Dave Broome, chief executive of Century City-based Orange Comet Inc., transitioned directly from Hollywood into the NFT business. Co-creator of reality show “The Biggest Loser” and head of Twenty Five/Seven Productions, Broome launched Orange Comet alongside a team of founders that includes pop icon Gloria Estefan, musician and producer Emilio Estefan and former National Football League star Kurt Warner.
Broome said when he first began learning about NFTs, he found that most of the products being sold and traded were unexciting pieces of digital memorabilia lacking in imagination and production value.
“I said, ‘Look, let’s try this,’” said Broome. “Let’s take the Hollywood approach and bring cinematic storytelling into the world of digital collectibles.”
Through partnerships with AMC Networks Inc. and Pow! Entertainment Inc., the company has already unveiled NFT collections themed around “The Walking Dead” and comic book hero Chakra the Invincible.

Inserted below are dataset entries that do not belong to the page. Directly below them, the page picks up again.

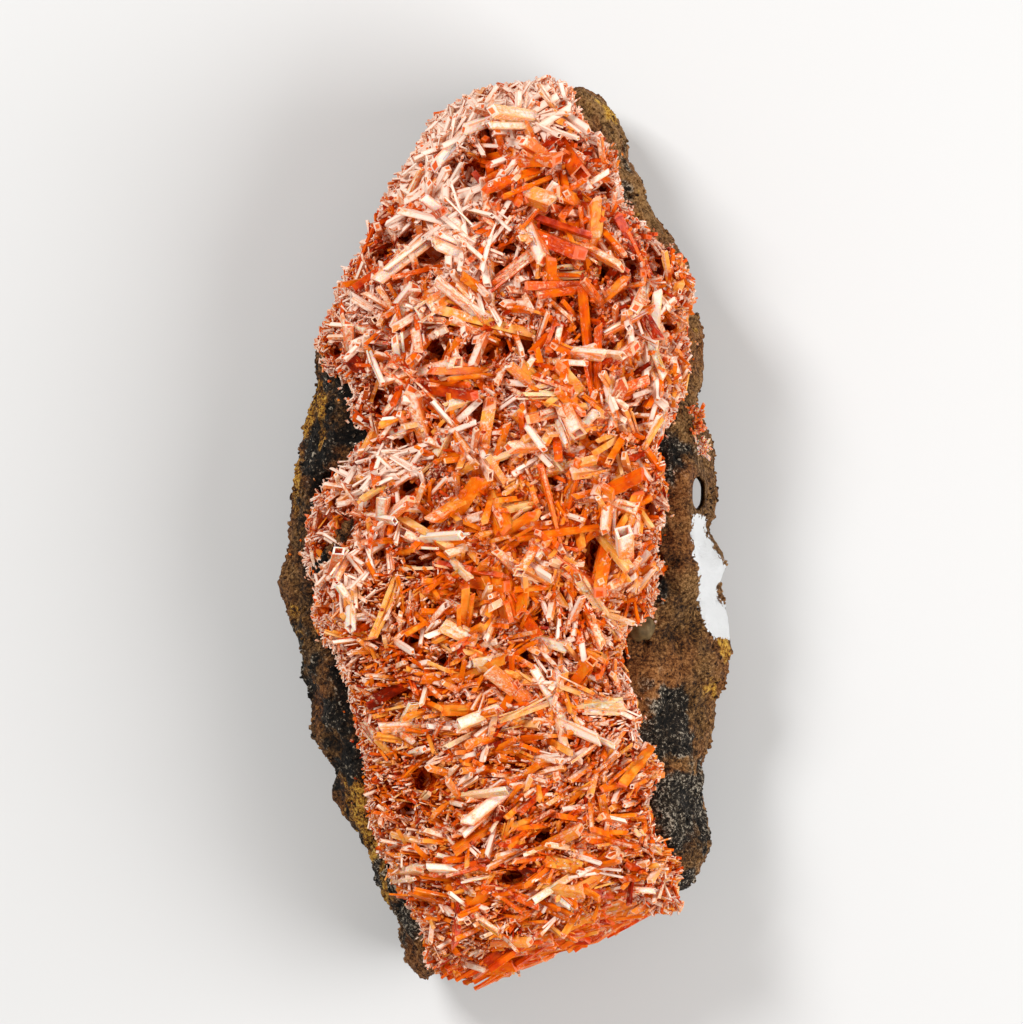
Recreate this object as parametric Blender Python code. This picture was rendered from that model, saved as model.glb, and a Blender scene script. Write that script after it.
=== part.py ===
"""Crocoite specimen: a jackstraw mass of orange crystals in a rough slab of gossan.

The slab lies on its flat back with the crystals facing up. X runs across the slab, Y along it and Z up.
The origin is in the middle of the flat back. Sizes are in millimetres and become metres in make_object.
"""

import math
import random

import bmesh
import bpy
from mathutils import Quaternion, Vector, noise
from mathutils.bvhtree import BVHTree

MM = 0.001
noise.seed_set(4)

# Heights above the flat back.
WIDEST = 17.0  # where the slab is widest
SHELF = 22.0  # the floor that the crystals grow from, and the lip they run off at
WALL_TOP = 41.0  # top of the slab's walls where they are wide
WIDE_WALL = 9.0  # a wall this wide reaches full height
CROWN = 54.0  # top of the mass of crystals, before the single ones that stand on it
MOUND_POWER = 2.8  # a higher number makes the mass flatter on top and steeper at its edge
FOOT_SHARE = 0.8  # size of the flat back compared with the outline

SPINE_X = -2.0  # the line that rings shrink towards
SPINE_END = 66.0

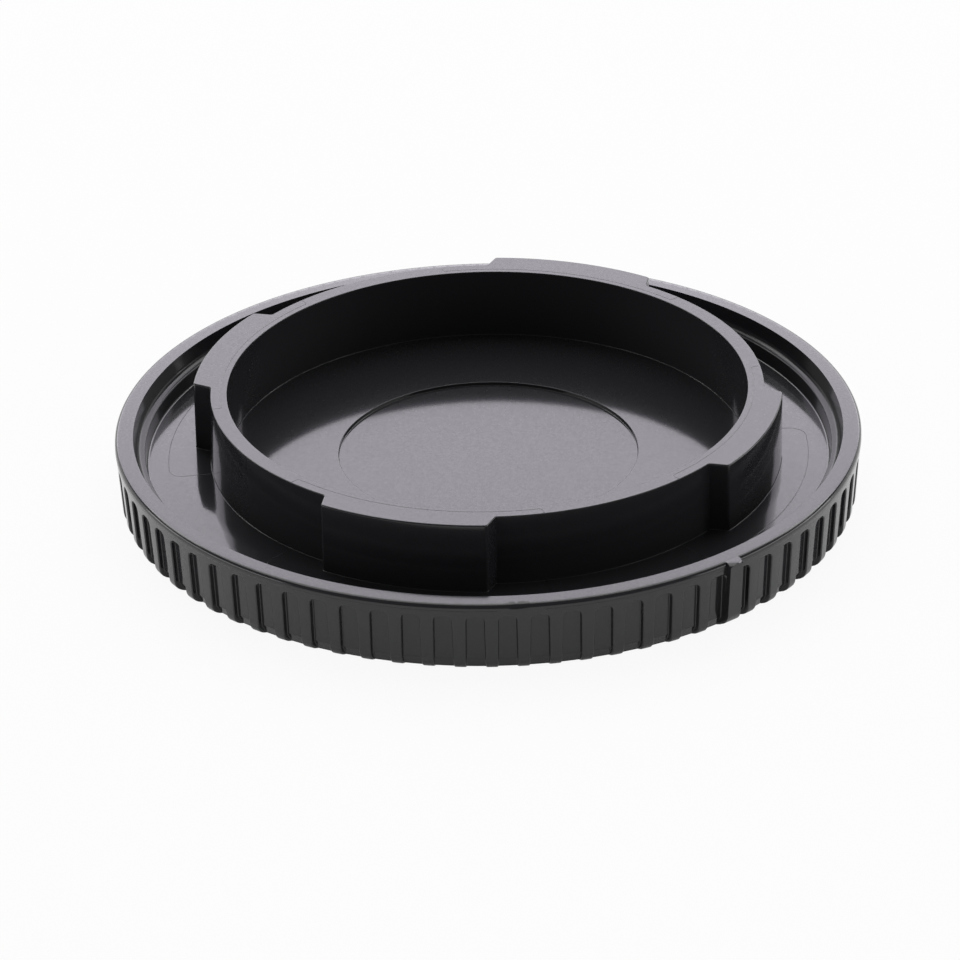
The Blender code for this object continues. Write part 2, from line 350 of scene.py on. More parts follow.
# Roundings at the top and the foot of the middle recess's wall, and how far that wall leans.
CENTRE_EDGE = 0.05 * MM
CENTRE_ROOT = 0.06 * MM
CENTRE_LEAN = 0.02 * MM
# A lug's upper edge is rounded by this much of its corner's radius at most.
CORNER_SHARE = 0.8


def inside_rows(size):
    """Rows from the middle of the plate, over the ring and through the channel, to the rim's top.

    Rows on the ring follow its outline in plan, offset along the outline's normal. All the others
    are circles. The columns start at the grip's first rib.
    """
    columns = size.pocket_count * INNER_COLUMNS_PER_POCKET
    points, normals, share = ring_outline(size, columns)
    turn = np.arctan2(points[:, 1], points[:, 0])
    start = size.pocket_first - math.pi / size.pocket_count
    gap = np.angle(np.exp(1j * (turn - start)))
    first = int(np.argmin(np.abs(gap)))
    outline = points, normals, share, turn
    points, normals, share, turn = (np.roll(each, -first, axis=0) for each in outline)
    turn = np.unwrap(turn) + round((start - turn[0]) / math.tau) * math.tau
    even = start + np.arange(columns) * math.tau / columns
    floor = size.rim_height - size.channel_depth
    top = ring_top(size)
    bore = size.ring_radius - size.ring_wall
    centre = floor - size.centre_depth
    rows = []
    plate = section([
        (0, centre, 0),
        (size.centre_radius, centre, CENTRE_ROOT),
        (size.centre_radius + CENTRE_LEAN, floor, CENTRE_EDGE),
        (bore, floor, size.ring_foot),
        (bore, top, size.ring_edge),
        (size.ring_radius, top, 0),
    ], ARC_STEPS)
    rows.append(ring_of(size.centre_radius / 3, turn, centre))
    rows.append(ring_of(size.centre_radius * 2 / 3, turn, centre))
    rows.extend(ring_of(radius, turn, height) for radius, height in plate)
    lug_edge = min(size.lug_edge, size.lug_corner * CORNER_SHARE)
    edge = size.ring_edge + (lug_edge - size.ring_edge) * share
    # The rounded upper edge, a quarter circle from the flat top into the wall.
    for step in ramp(0, math.pi / 2, ARC_STEPS + 1):
        inset = edge * (1 - np.sin(step))
        drop = edge * (1 - np.cos(step))
        plan = points - normals * inset[:, None]
        rows.append(np.column_stack([plan, top - drop]))
    # The wall's foot. The ring's own wall is drafted and the lugs' walls are upright.
    wide = (1 - share) * math.tan(size.ring_draft)
    for step in ramp(0, math.pi / 2, ARC_STEPS):
        height = np.full(wide.shape, floor + size.ring_foot * (1 - np.sin(step)))
        offset = (top - height) * wide + size.ring_foot * (1 - np.cos(step))
        rows.append(np.column_stack([points + normals * offset[:, None], height]))
    channel = channel_corners(size)
    run = section([
        (*channel[0], 0),
        (fall_start(size), channel[0][1], FALL_ROUNDING),
        (*channel[1], size.channel_corner),
        (*channel[2], size.ledge_edge),
        (*channel[3], size.ledge_root),
        (*channel[4], size.land_edge),
        (channel[4][0] + size.rim_land, size.rim_height - size.land_fall, 0),
    ], ARC_STEPS)
    rows.extend(ring_of(radius, even, height) for radius, height in run)
    land_middle = channel[4][0] + size.rim_land / 2
    rows.append(ring_of(land_middle, even, size.rim_height - size.land_fall / 2))
    return rows


def pocket_levels(size):
    """Offsets from a pocket's outline, and the depth there: rib edge, wall and floor fillet."""
    flare = math.tan(size.pocket_flare)
    deep = size.pocket_depth - size.rib_foot
    half = math.sin(math.pi / 4)
    offsets = np.array([
        size.rib_edge,
        size.rib_edge * (1 - half),
        0,
        -(deep - size.rib_edge) * flare,
        -(deep - size.rib_edge) * flare - size.rib_foot * (1 - half),
        -(deep - size.rib_edge) * flare - size.rib_foot,
    ])
    depths = np.array([
        0,
        size.rib_edge * (1 - half),
        size.rib_edge,
        deep,
        size.pocket_depth - size.rib_foot * (1 - half),
        size.pocket_depth,
    ])
    return offsets, depths


# How much of the gate's scar each row takes, from the rim's top over its rounded edge to its side.
SCAR_ROWS = (0, 0.6, 1, 1, 1, 1, 0)
SCAR_STEEPNESS = 1.4
# Distance of a row that only holds the end of a rounding.
ROW_GAP = 0.05 * MM
# Rows above and below the crease in a pocket's floor, and where the rows of its chamfer start.
ABOVE_CREASE = 0.06 * MM
BELOW_CREASE = 0.02 * MM
CHAMFER_START = 0.1 * MM
# Keeps a division and a comparison of lengths safe from rounding.
TINY = 1e-9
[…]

Broome said the “Walking Dead” NFTs in particular illustrate the company’s approach to the technology. The line of collectibles includes glossy images and video files which give owners access to future “drops,” in which rare collectibles will be offered for sale. Some of these files include original cinematic material connected to characters and scenes from the show.
“It looks like a film or television production at a very high quality,” said Broome.